Пусть так. Видимо, не его мобилизация, а он все сделал для того, чтобы мобилизовали его. Еще раз: пусть так. Пусть помогает стране, пусть защищает страну, поэтически и юношески влюбленный в большие и вечные слова: Мир – Свобода – Правда – Справедливость.
Веками миллионы людей умирали за эти слова. Верили и умирали. Хорошо, что верили. Вера – это так важно! Это величайший двигатель, это совершеннейший архимедов рычаг, это непревзойденный чудотворец.
Очень счастливы те, кто обладает даром веры.
Теперь уж я окончательно одна. Мне даже заботиться не о ком! А обо мне и подавно никто не заботится. Впрочем, я этого почти не чувствую – я же привыкла. Единственная забота, которую я знала и ощущала, это была забота матери: мамы и тети. Я потеряла эту заботу. Она невозвратима и незаменима. А ничего другого в моей жизни и не было: все то, что было, несущественно и of no importance [731] . Люди мне дарили конфеты, цветы, изысканные папиросы и драгоценности. Это тоже называлось заботой. Я-то, правда, называла все это иначе. Меня сторговывали, меня покупали или мне платили. При чем же тут – забота!
731
не имеет значения (англ.)
Дома. Работа. Хозяйство. Чудесные тригорские вечера и ночи [732] , утренние часы за самоварными кейфами. Гнедич ко мне все-таки привязана. И я привязана к ней – за те интеллектуальные ступени, на которые могу подниматься только с нею, за то наслаждение пониманием и прониканием в литературу и искусство, которое так легко и так чудесно достигается только с нею [733] .

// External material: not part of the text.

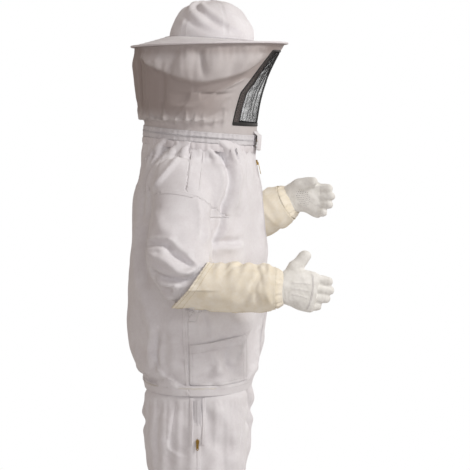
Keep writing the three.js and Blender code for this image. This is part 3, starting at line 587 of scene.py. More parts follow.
def face_centres(piece: bpy.types.Object) -> Array:
    """The middle of each face."""
    flat = np.empty(len(piece.data.polygons) * 3)
    piece.data.polygons.foreach_get("center", flat)
    return flat.reshape(-1, 3)


def thicken(piece: bpy.types.Object, wall: float) -> bpy.types.Object:
    """Gives a cloth skin its thickness inwards."""
    solid = piece.modifiers.new("cloth", "SOLIDIFY")
    solid.thickness = wall
    solid.offset = -1
    piece.data.shade_smooth()
    return piece


@dataclass
class Drape:
    """A short cloth simulation that buckles slack cloth between its sewn edges.

    Attributes:
        slack: how much longer the cloth is than its shape, as a share.
        swell: the air pressure that holds it off the body.
        cap: the furthest that a point may move, in metres.
        weight: the share of gravity that acts.
        frames: how many steps run.
        stiff: the bending stiffness.
    """

    slack: float = 0.05
    swell: float = 1.0
    cap: float = 14 * MM
    weight: float = 0.15
    frames: int = 20
    stiff: float = 0.4

    def run(self, piece: bpy.types.Object, held: Array, seed: int) -> None:
        """Runs the simulation and writes its last shape into the mesh.

        Args:
            piece: the cloth.
            held: from 0, free, to 1, sewn down, for each point.
            seed: of the half-millimetre unevenness that the buckles grow from.
        """
        before = points_of(piece)
        start = before + normals_of(piece) * (ripple(before, seed, 0.05) * 0.6 * MM * (1 - held))[:, None]
        set_points(piece, start)
        group = piece.vertex_groups.new(name="sewn")
        group.add(np.nonzero(held > 0.5)[0].tolist(), 1.0, "REPLACE")
        cloth = piece.modifiers.new("drape", "CLOTH")
        s = cloth.settings
        s.quality = 4
        s.mass = 0.25
        s.tension_stiffness = s.compression_stiffness = 12
        s.shear_stiffness = 6
        s.bending_stiffness = self.stiff
        s.vertex_group_mass = "sewn"
        s.shrink_min = -self.slack
        s.use_pressure = True
        s.uniform_pressure_force = self.swell
        s.effector_weights.gravity = self.weight
        cloth.collision_settings.use_collision = False
        cloth.collision_settings.use_self_collision = False
        scene = bpy.context.scene
        scene.frame_start, scene.frame_end = 1, self.frames
        cloth.point_cache.frame_start, cloth.point_cache.frame_end = 1, self.frames
        for step in range(1, self.frames + 1):
            scene.frame_set(step)
        graph = bpy.context.evaluated_depsgraph_get()
        after = np.empty(len(before) * 3)
        piece.evaluated_get(graph).data.vertices.foreach_get("co", after)
        piece.modifiers.clear()
        piece.vertex_groups.clear()
        move = after.reshape(-1, 3) - before
        far = np.linalg.norm(move, axis=1, keepdims=True)
        move *= (
            np.minimum(1, self.cap * np.tanh(far / self.cap) / np.maximum(far, 1e-9)) * (1 - held[:, None])
        )
        set_points(piece, before + move)
        scene.frame_set(1)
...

Талантливый она человек, умный и острый, с оригинальным и живым мозговым вымахом, с интересным и очень высоким интеллектом. Но кончит она плохо. По-русски плохо – знак Сатурна.
732
По аналогии с дружеским общением в Тригорском А.С. Пушкина и Н.М. Языкова (Островская называет Гнедич «Гусаром», Гнедич именует Островскую «пан», или «друг Корчак», по фамилии ее матери).
733
Т.Г. Гнедич писала о своей жизни Е.Г. Эткинду 13 июля 1943 г.: «Мало стимулов у меня для того, чтобы жить вообще. Внешне успешное “процветание” в жизни трогает и, главное, – развлекает меня все меньше и меньше. И приступы огромного желания полного покоя – не просто сна, а сна особого типа – все чаще окутывают меня, как болотный туман: на метафоре тумана настаиваю. <…> Докладываю Вам основное о своей особе. До марта сего года была в рядах РККА и носила пилотку набекрень. В настоящее время “оштатскиваю” с каждым днем. Часто хожу в Дом писателя, где мое “положение” как будто даже хорошее. Много занимаюсь сочинительством, причем постепенно “вербую” себе, или, точнее, “моей музе”, почитателей и “одобрителей”. Работаю в 5-ти совершенно разнородных местах – преподаю английскую мову, пишу статейки, ведаю отделом “опусов” начинающих авторов в “Ленинградской правде”» (РО ИРЛИ. Ф. 810).
14 июля, среда
Сегодня два года, как мы виделись с Вами в последний раз, мой милый враг! Был день взятия Бастилии, было начало войны – в моей квартире был Дом, еще жили уют и прелести комфорта, были шампанское, цветы, хорошие папиросы и хороший обед.
Я почти не помню, как прошел этот день. Я знаю только, что глаза Ваши были прекрасны, как и всегда, что я с Вами ссорилась и ненавидела Вас – тоже как всегда! Вы много плакали из-за меня, милый, – отточенная верность моих слов всегда ранила Вашу нежную Душу. Вы говорили мне какие-то необыкновенные и высокие слова и заранее преклонялись перед моим будущим героизмом в тяжелые месяцы вспыхнувшей войны.
Вы говорили мне чудесные и головокружительные слова о любви и преданности. Вы звездами и жемчугами вышивали для меня годы грядущего мира, нежность Ваша была полна трагической страсти и печали перед разлукой.
Но голова у меня не кружилась. Во мне не было другой любви, кроме любви-ненависти. Во мне горело холодное и синее-синее пламя собственной жизни.
– Я вернусь! – говорили Вы за столом, растроганный событиями, любовью, семьей, которую, кажется, Вы действительно любили, и розовыми и теплыми огнями Вашей собственной жизни, – о, как мы все тогда будем счастливы!